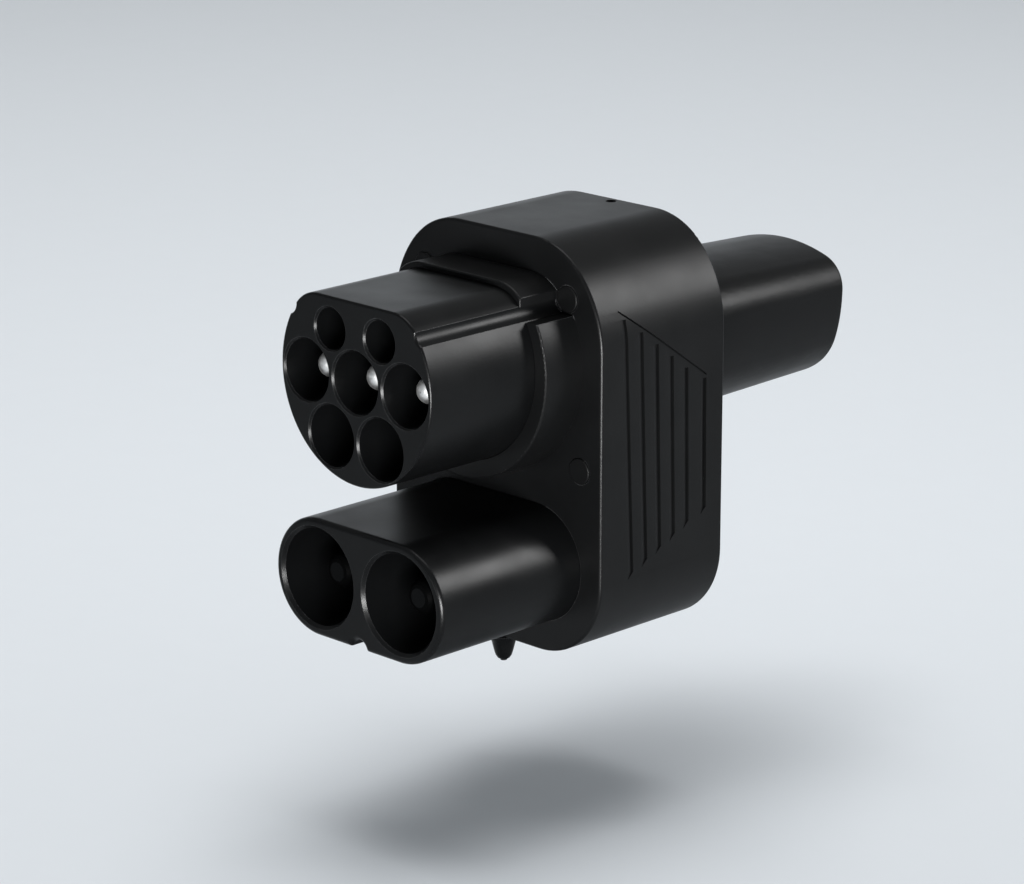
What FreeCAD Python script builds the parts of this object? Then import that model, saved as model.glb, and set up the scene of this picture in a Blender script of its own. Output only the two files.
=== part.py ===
import FreeCAD, Part
import math
import os

# Charging adapter. Millimetres. X runs across, Y from the charger's side to the car's side, Z up.
# The origin is where the axis of the car's plug leaves the rear face of the body.

V = FreeCAD.Vector

# Body
# Its sides, top and bottom are counted from the nose and the block, which need that much round them.
# Each top corner is drawn with two arcs: a wide one up from the side, then a tighter one to the top.
body_side = 9.5
body_over_nose = 28.2
body_under_block = 7.3
body_depth = 40.9
top_side_radius = 27.0
top_side_angle = 40.0
top_corner_radius = 20.0
bottom_corner_radius = 19.7
side_wall = 3.2
front_wall = 3.5
rear_rim = 2.0
front_edge_radius = 0.7
rear_edge_radius = 0.4

# Rear cover
cover_thickness = 4.0
cover_gap = 0.15
cover_edge = 0.3
seal_thickness = 0.8

# Charger side: the nose with seven wells. The wells' radius and the nose's come from the pitch and walls.
centre_height = 7.7
nose_length = 43.9
nose_wall = 1.1
nose_rise = 0.3
nose_flat = 18.45
nose_corner_radius = 9.0
nose_edge_radius = 0.6
nose_gap = 0.15
well_pitch = 16.0
signal_rise = 10.95
well_wall = 0.8
signal_well_radius = 4.8
well_depth = 38.8
well_chamfer = 0.45
flute_angle = 33.3
flute_width = 3.76
flute_depth = 0.65

# Flange that holds a nose behind the front wall, and the ring seal round the nose
flange_grow = 3.2
dc_flange_grow = 2.0
flange_thickness = 3.0
flange_gap = 0.6
ring_depth = 1.0
ring_width = 1.8

# Collar round the root of the nose
collar_length = 11.7
upper_collar_grow = 1.55
lower_collar_grow = 3.5
lower_collar_drop = 0.6
upper_collar_half = 19.6
lower_collar_top = 11.9
collar_edge_radius = 0.5
collar_end_radius = 0.35

# Charger side: the block with the two direct current wells
dc_pitch = 26.8
dc_drop = 48.5
dc_well_radius = 11.5
dc_wall = 2.5
dc_lip_radius = 1.2
dc_mouth_chamfer = 0.75
dc_notch_radius = 2.6
dc_notch_height = 2.2
dc_notch_edge = 0.6

# Pins
power_pin_radius = 3.0
power_pin_recess = 4.9
signal_pin_radius = 1.5
signal_pin_recess = 9.0
pin_root_step = 0.4
pin_collar_radius = 4.6
pin_collar_length = 5.6
signal_collar_radius = 2.6
power_tail_radius = 2.0
signal_tail_radius = 0.9
dc_pin_radius = 4.0
dc_root_step = 0.5
dc_tail_radius = 3.6
dc_tip_recess = 6.1
dc_cap_length = 5.0
dc_cap_flat = 2.05
dc_cap_spigot_radius = 2.0
dc_cap_spigot_length = 3.0
dc_collar_radius = 7.0
dc_collar_length = 7.6
dc_stud_radius = 3.0
contact_gap = 0.1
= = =
> STATED TASK: The required output is the exact run of lines from the beginning of the listing above to the line that contains "V = FreeCAD.Vector", inclusive of both.

> WORKED SOLUTION:
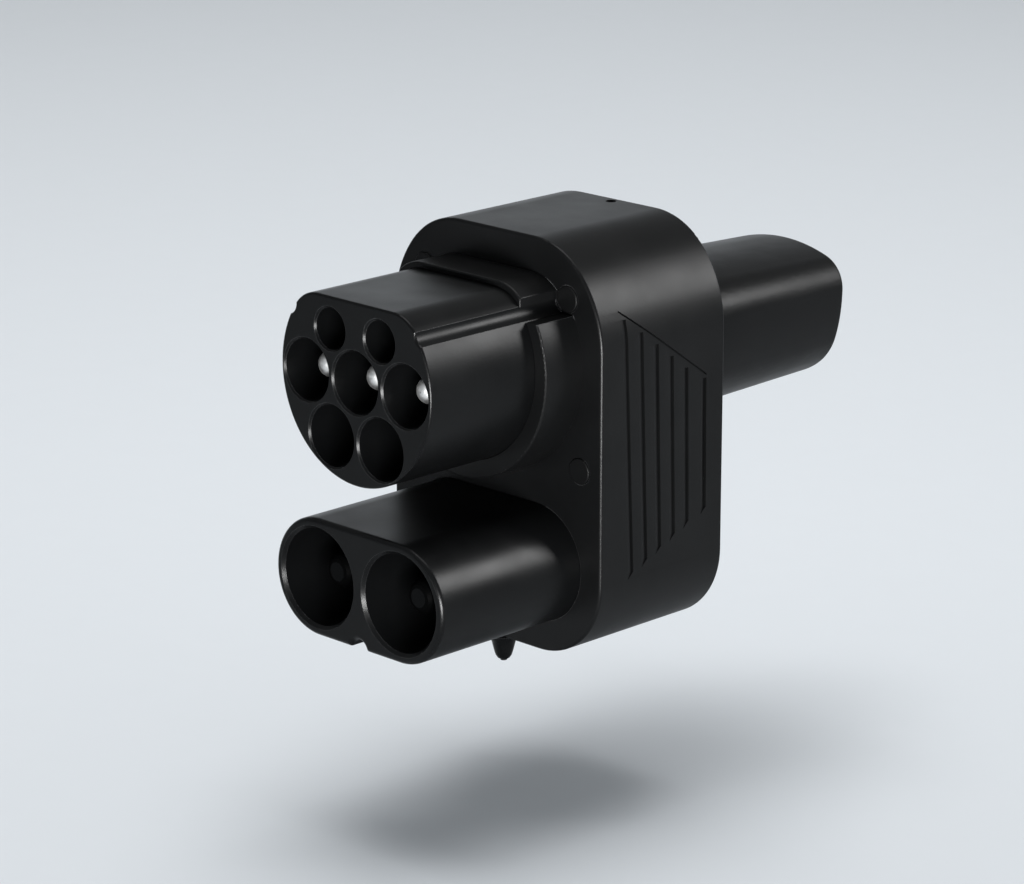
What FreeCAD Python script builds the parts of this object? Then import that model, saved as model.glb, and set up the scene of this picture in a Blender script of its own. Output only the two files.
=== part.py ===
import FreeCAD, Part
import math
import os

# Charging adapter. Millimetres. X runs across, Y from the charger's side to the car's side, Z up.
# The origin is where the axis of the car's plug leaves the rear face of the body.

V = FreeCAD.Vector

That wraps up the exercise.